▸ Prompt
All of the material below is to be repeated exactly.

--- Dataset extract ---

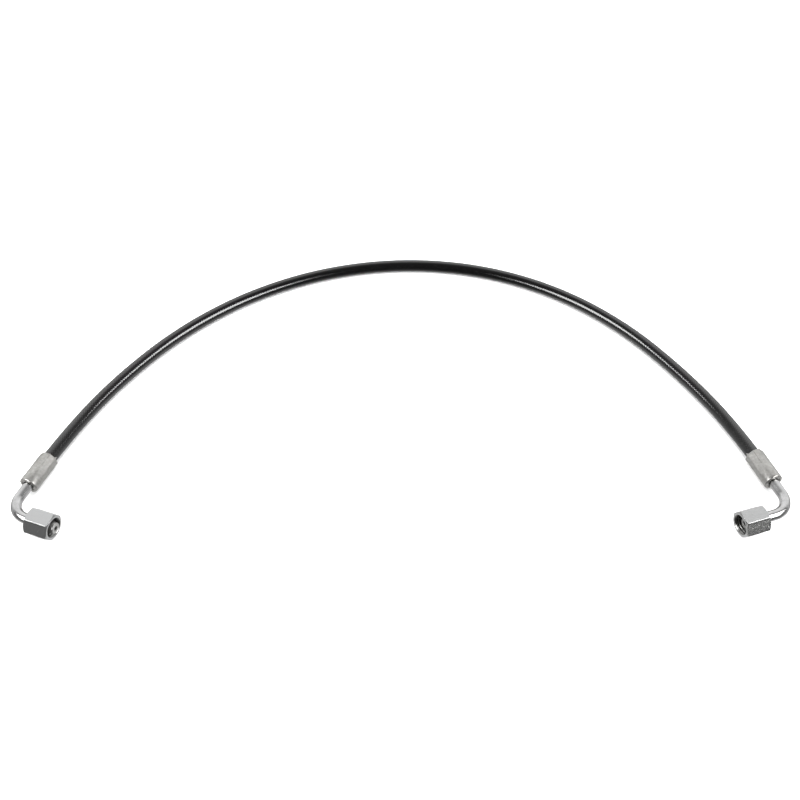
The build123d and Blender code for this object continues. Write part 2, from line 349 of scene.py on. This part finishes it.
def nut_angles():
    """Angles round the nut: even across each flat, and close together over each rounded edge."""
    flat = np.linspace(-NUT_FLAT_HALF, NUT_FLAT_HALF, 13)
    edge = np.linspace(NUT_FLAT_HALF, pi / 3 - NUT_FLAT_HALF, 5)[1:-1]
    one_side = np.append(flat, edge)
    return np.concatenate([centre + one_side for centre in np.arange(6) * pi / 3 + pi / 6])


def swivel_nut(side):
    """Hexagonal nut: turned chamfers, rounded edges and a helical ridge inside as its thread."""
    node = f"{side}_swivel_nut"
    back, mouth = node_span(node, side, 0)
    apothem = ACROSS_FLATS / 2
    face = 10.6 * MM
    chamfer = tan(radians(30))
    minor, major = 8.188 * MM, 9.0 * MM
    mouth_radius = 9.1 * MM
    thread_start, thread_end = mouth - 0.9 * MM, mouth - 13.0 * MM
    relief, hole = 8.05 * MM, 5.1 * MM
    shoulder = node_shoulder(side)
    thread_rows = int(round((thread_start - thread_end) / (THREAD_PITCH / 12)))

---

▸ Answer below
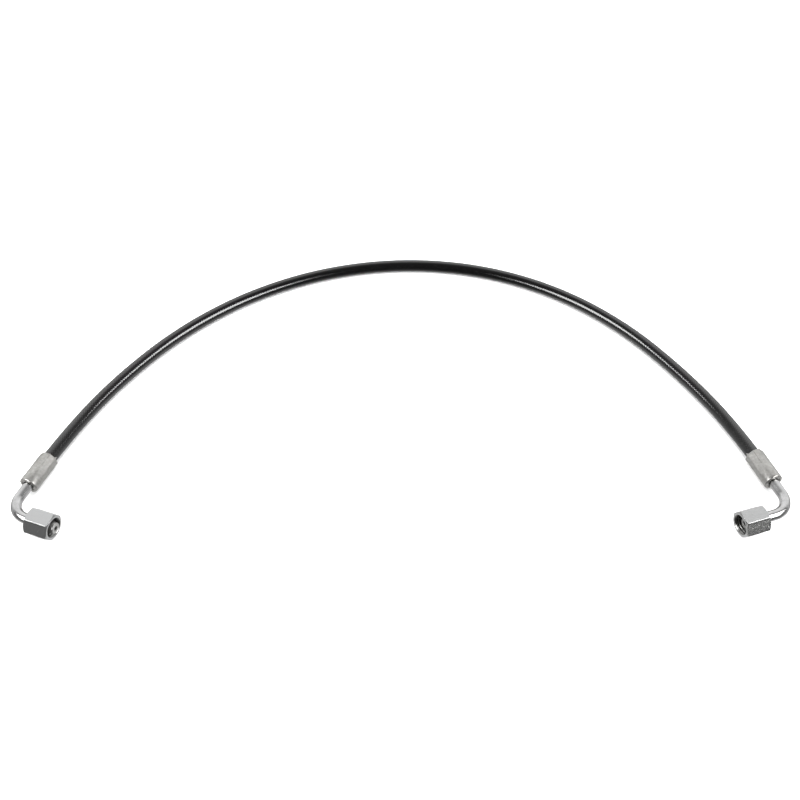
The build123d and Blender code for this object continues. Write part 2, from line 349 of scene.py on. This part finishes it.
def nut_angles():
    """Angles round the nut: even across each flat, and close together over each rounded edge."""
    flat = np.linspace(-NUT_FLAT_HALF, NUT_FLAT_HALF, 13)
    edge = np.linspace(NUT_FLAT_HALF, pi / 3 - NUT_FLAT_HALF, 5)[1:-1]
    one_side = np.append(flat, edge)
    return np.concatenate([centre + one_side for centre in np.arange(6) * pi / 3 + pi / 6])


def swivel_nut(side):
    """Hexagonal nut: turned chamfers, rounded edges and a helical ridge inside as its thread."""
    node = f"{side}_swivel_nut"
    back, mouth = node_span(node, side, 0)
    apothem = ACROSS_FLATS / 2
    face = 10.6 * MM
    chamfer = tan(radians(30))
    minor, major = 8.188 * MM, 9.0 * MM
    mouth_radius = 9.1 * MM
    thread_start, thread_end = mouth - 0.9 * MM, mouth - 13.0 * MM
    relief, hole = 8.05 * MM, 5.1 * MM
    shoulder = node_shoulder(side)
    thread_rows = int(round((thread_start - thread_end) / (THREAD_PITCH / 12)))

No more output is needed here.